Is the counter accurate that indicates -0- following this blog?
Perhaps we should move this discussion to D & D H ?
Sincerely,
Dan Gutting, Atsko Inc

shaman said...

http://forum.deeranddeerhunting.com/tm.aspx?m=13598



Dan: 

Per your request, I have moved this discussion over to the Deer and Deer Hunting Forum under General Discussions.  Yes, I saw the page for WASHING ACU BDU.  However, I must contend that the test I ran was valid, for at least as far as it went:

1)  I was able to get a glow registering on the camera.
2) There was a definite difference between fabrics that glowed and those that did not.
3)  I picket several pieces of my camo fabric and used my detergent
4)  I did see the effect your instructions said on the white paper, I just did not see it on the fabric

I will be more than happy to repeat the test using any illuminating device you want to send me. I will also be happy to substitute your choice of detergent.  Obviously Ultra-Gain just didn't have the right stuff.

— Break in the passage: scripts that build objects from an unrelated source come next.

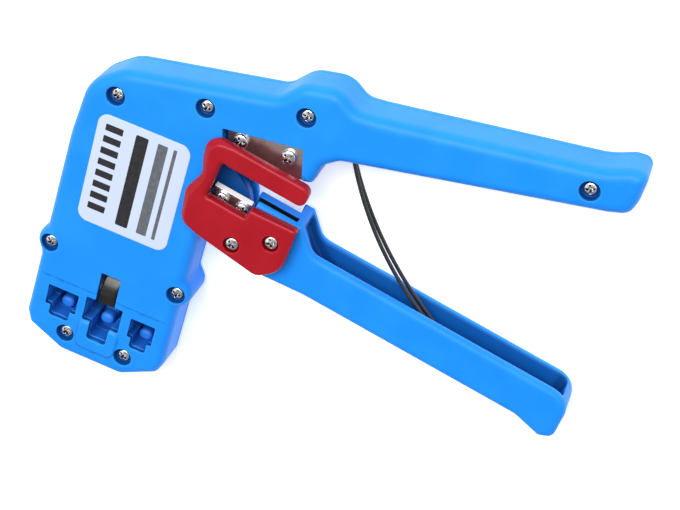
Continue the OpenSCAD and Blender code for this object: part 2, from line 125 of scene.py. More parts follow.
BODY_CORNERS = [
    from_head(HEAD_AXIS - 10.5, HEAD_BOTTOM, 5),
    from_head(HEAD_AXIS + 10.5, HEAD_BOTTOM, 5),
    from_head(HEAD_AXIS + 21.5, HEAD_BOTTOM + 6, 2.5),
    from_head(HEAD_AXIS + HALF_HEAD, HEAD_BOTTOM + 10, 3),
    from_head(HEAD_AXIS + HALF_HEAD, 2),
    (9, UNDERSIDE_Y, 0),
    (34.4, UNDERSIDE_Y, 1.5),
    (37.2, 19.4, 4),
    (42, 21.8, 6),
    (GRIP_REACH - 9.5, 21.8, 2),
    (GRIP_REACH - 3.5, 22.4, 4),
    (GRIP_REACH - 1.5, 27, 3),
    (GRIP_REACH + 0.3, 35.2, 2.6),
    (GRIP_REACH - 5, 35.9, 3),
    (GRIP_REACH - 12, 34.3, 20),
    (52, 37.4, 12),
    (46.2, 38, 5),
    (40.8, 43.4, 8),
    (30, 43.4, 8),
    (22.8, 37.9, 7),
    (-24, 38, 12),
    from_head(HEAD_AXIS - 21.2, 23.9, 12),
    from_head(HEAD_AXIS - HALF_HEAD, 6, 20),
    from_head(HEAD_AXIS - HALF_HEAD - 1.3, HEAD_BOTTOM + 9.5, 2.5),
    from_head(HEAD_AXIS - 22.6, HEAD_BOTTOM + 5.4, 2.5),
]
SHELL_SCREWS = [
    from_head(-31.6, 23.5),
    from_head(-4.9, 30.9),
    (31.9, 34, 0),
    (GRIP_REACH - 15, 28, 0),
    from_head(HEAD_AXIS - 21.4, -33),
    from_head(HEAD_AXIS + 21.2, -33),
    from_head(HEAD_AXIS - 10, -62.8),
    from_head(HEAD_AXIS + 10, -62.8),
]
UPPER_BLADE_SCREWS = [(12.1, 21.9), (26.8, 19.7)]
LOWER_BLADE_SCREWS = [(5.9, 5.5), (12.5, 5.6)]
GUARD_SCREWS = [(14.9, -3.9), (25.1, 3.1)]
GRIP_TOP = 3.3
GRIP_BOTTOM = GRIP_TOP - GRIP_DEPTH
BLOCK = (15.0, 30.8, 10.4)
GRIP_CORNERS = [
    (11.9, -9.8, 0),
    (25, -12, 8),
    (40, GRIP_BOTTOM, 30),
    (LEVER_REACH - 13, GRIP_BOTTOM, 8),
    (LEVER_REACH - 3.8, GRIP_BOTTOM - 2.6, 2.4),
    (LEVER_REACH + 0.2, GRIP_BOTTOM - 0.6, 2.6),
    (LEVER_REACH - 0.8, GRIP_TOP, 7),
    (37, GRIP_TOP, 5),
    (BLOCK[1], BLOCK[2], 0.8),
    (BLOCK[0], BLOCK[2], 0.3),
    (BLOCK[0], -2, 0),
]
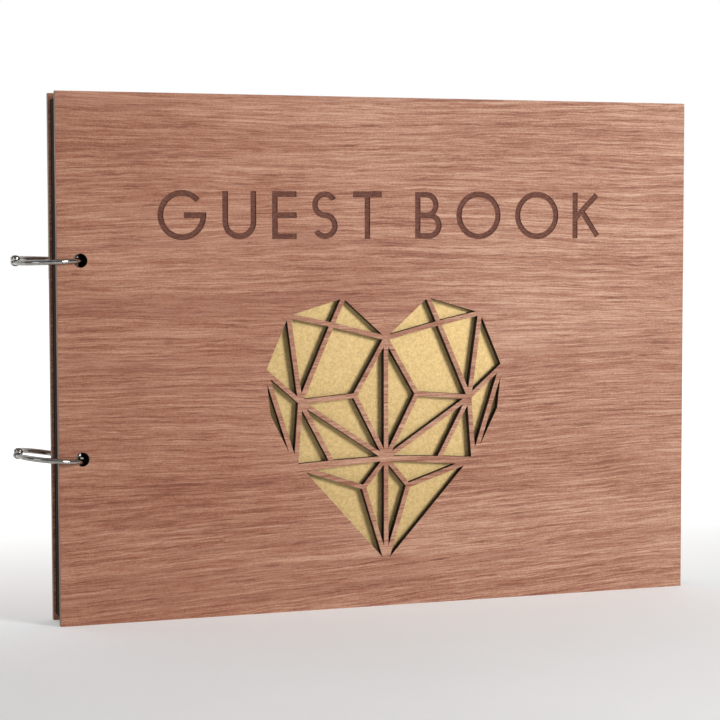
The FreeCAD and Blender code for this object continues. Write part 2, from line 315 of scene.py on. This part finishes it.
# %% Grain helper
def veneer(finish, lean):
    """Colour and height of the face veneer. lean tilts the grain in the lower part."""
    x, y, z = finish.x, finish.y, finish.z
    side = y * 0.7
    drift = finish.noise(finish.point(x * 0.006, side, z * 0.02), 2.0, 0.5)
    ripple = finish.noise(finish.point(x * 0.07, side, z * 0.14), 3.0, 0.6)
    level = z + drift * 9.0 + ripple * 1.5 - x * z.between(100.0, 20.0) * lean
    band = finish.noise(finish.point(x * 0.003, side, level * 0.05), 2.0, 0.5)
    streak = finish.noise(finish.point(x * 0.006, side, level * 0.30), 2.0, 0.5)
    line = finish.noise(finish.point(x * 0.026, side, level * 1.15), 2.0, 0.6)
    fine = finish.noise(finish.point(x * 0.09, side, level * 2.6), 3.0, 0.7)
    pore = finish.noise(finish.point(x * 0.13, side, level * 2.6), 1.0, 0.5)
    grit = finish.noise(finish.point(x * 1.5, side, z * 1.9), 2.0, 0.6)
    cloud = finish.noise(finish.point(x * 0.012, side, z * 0.022), 2.0, 0.5)
    contour = finish.noise(finish.point(x * 0.016, side + 5.0, level * 0.42), 3.0, 0.55)
    vein = abs(contour - 0.5).between(0.035, 0.0)
    tone = (band * 0.14 + streak * 0.09 + line * 0.42 + fine * 0.54 + grit * 0.26
            + cloud * 0.18 - 0.30)
    colour = finish.ramp(tone, [
        (0.30, (0.195, 0.064, 0.034)),
        (0.42, (0.300, 0.112, 0.064)),
        (0.50, (0.390, 0.176, 0.107)),
        (0.58, (0.480, 0.250, 0.160)),
        (0.70, (0.600, 0.360, 0.250)),
    ])
    # Painted sheen: the colour is darkened towards the left and lifted and yellowed towards the right,
    # where the key light's sheen falls.
    pale = finish.mix(x.between(-80.0, 70.0), (0.90, 0.83, 0.80), (1.0, 1.06, 1.08))
    colour = finish.mix(1.0, colour, pale, "MULTIPLY")
    heart_red = level.between(127.0, 131.0) * level.between(142.0, 136.0) * x.between(90.0, -50.0)
    red = streak.between(0.50, 0.68) * band.between(0.44, 0.60)
    colour = finish.mix(red * 0.32 + heart_red * streak * 0.55, colour, (0.245, 0.078, 0.048))
    colour = finish.mix(vein * 0.38, colour, (0.225, 0.070, 0.042))
    dark_pores = pore.between(0.42, 0.32) * line.between(0.60, 0.42)
    colour = finish.mix(dark_pores * 0.55, colour, (0.140, 0.046, 0.028))
    height = fine * 0.6 + line * 0.6 + grit * 0.25 - dark_pores * 0.9
    return colour, height


RASTER_PITCH = 0.36


def cut_plywood(name, lean):
    """Veneer on the faces, scorched plies on the walls, brown in the engraving. The walls inside the
    heart and the ring holes are near black, partly as painted shade.
    """
    finish = Finish(name)
    face_colour, face_height = veneer(finish, lean)
    inner = back_low.y / MM
    thick = (back_high.y - back_low.y) / MM
    depth = (abs(finish.y) - inner) / thick
    facing = finish.facing_y()
    outside = depth.between(0.955, 0.975) + depth.between(0.045, 0.025)
    face = facing * outside
    x, y, z = finish.x, finish.y, finish.z
    raster = finish.node("Math", {"operation": "SINE"}, {0: z * (2 * math.pi / RASTER_PITCH)})
    along = finish.noise(finish.point(x * 0.5, y * 0.2, z * 2.4), 3.0, 0.6)
    engraved = finish.ramp(along + raster * 0.06, [
        (0.30, (0.080, 0.028, 0.019)),
        (0.50, (0.135, 0.051, 0.035)),
        (0.72, (0.205, 0.088, 0.060)),
    ])
    pulses = finish.noise(finish.point(x * 2.6, y * 0.25, z * 2.6), 2.0, 0.6)
    plies = finish.noise(finish.point(x * 0.05, depth * 7.0, z * 0.05), 1.0, 0.5)
    # Near-black scorch. On the walls inside the heart's windows and the ring holes this near-black is
    # partly painted shade.
    char_and_painted_shade = finish.ramp(pulses * 0.5 + plies * 0.5, [
        (0.30, (0.010, 0.006, 0.004)),
        (0.52, (0.028, 0.015, 0.010)),
        (0.70, (0.075, 0.042, 0.027)),
    ])
    core = finish.ramp(pulses, [(0.3, (0.040, 0.023, 0.015)), (0.7, (0.120, 0.074, 0.050))])
    middle_ply = depth.between(0.22, 0.30) * depth.between(0.78, 0.70)
    wall = finish.mix(middle_ply * 0.45, char_and_painted_shade, core)
    half_x = (cover_high.x - cover_low.x) / 2 / MM
    half_z = (cover_high.z - cover_low.z) / 2 / MM
    rim_x = abs(x - (cover_high.x + cover_low.x) / 2 / MM).between(half_x - 0.6, half_x - 0.4)
    rim_z = abs(z - half_z).between(half_z - 0.6, half_z - 0.4)
    rim = finish.node("Math", {"operation": "MAXIMUM"}, {0: rim_x, 1: rim_z})
    # The outline's walls get a paler grey-brown than the walls in the heart and holes, whose near-black
    # is partly painted shade; a dark scorched line stays at the face.
    paler_outline_wall = finish.ramp(pulses * 0.4 + plies * 0.6, [
        (0.30, (0.170, 0.120, 0.090)),
        (0.50, (0.305, 0.225, 0.175)),
        (0.70, (0.430, 0.335, 0.270)),
    ])
    burnt_side = depth.between(0.88, 0.97)
    wall = finish.mix(rim * (1 - burnt_side * 0.85), wall, paler_outline_wall)
    cut = finish.mix(facing, wall, engraved)
    colour = finish.mix(face, cut, face_colour)
    rough = fade(finish, 0.88, 0.60, face)
    height = face_height * face + (raster * 0.12 + along * 0.5) * (1 - face)
    return finish.surface(Base_Color=colour, Roughness=rough, Specular_IOR_Level=0.32,
                          Normal=finish.bump(height, 0.28, 0.00012))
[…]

Whatever counter you're looking at is probably not right.  I'm using Google Analytics on that weblog site, and I'm showing a pretty fair hit rate and it's currently climbing.  The site with the test results on it had quite a bit more. Right now, UV-Killer seems to be a very hot search keyword.  Either that's you, or there are a growing number of people interested in our conversation.

The shaman


BTW: This thread is getting quite old (9/22/2008). I suggest that we move to a more recent post in this weblog for future comments:

http://blackholecoffeehouse.blogspot.com/2008/11/uv-killer-tests-elephant-repellent.html

It will probably get better readership that way.

Todd from HunterVids said...

Me and my dad have always used our full body camo suits.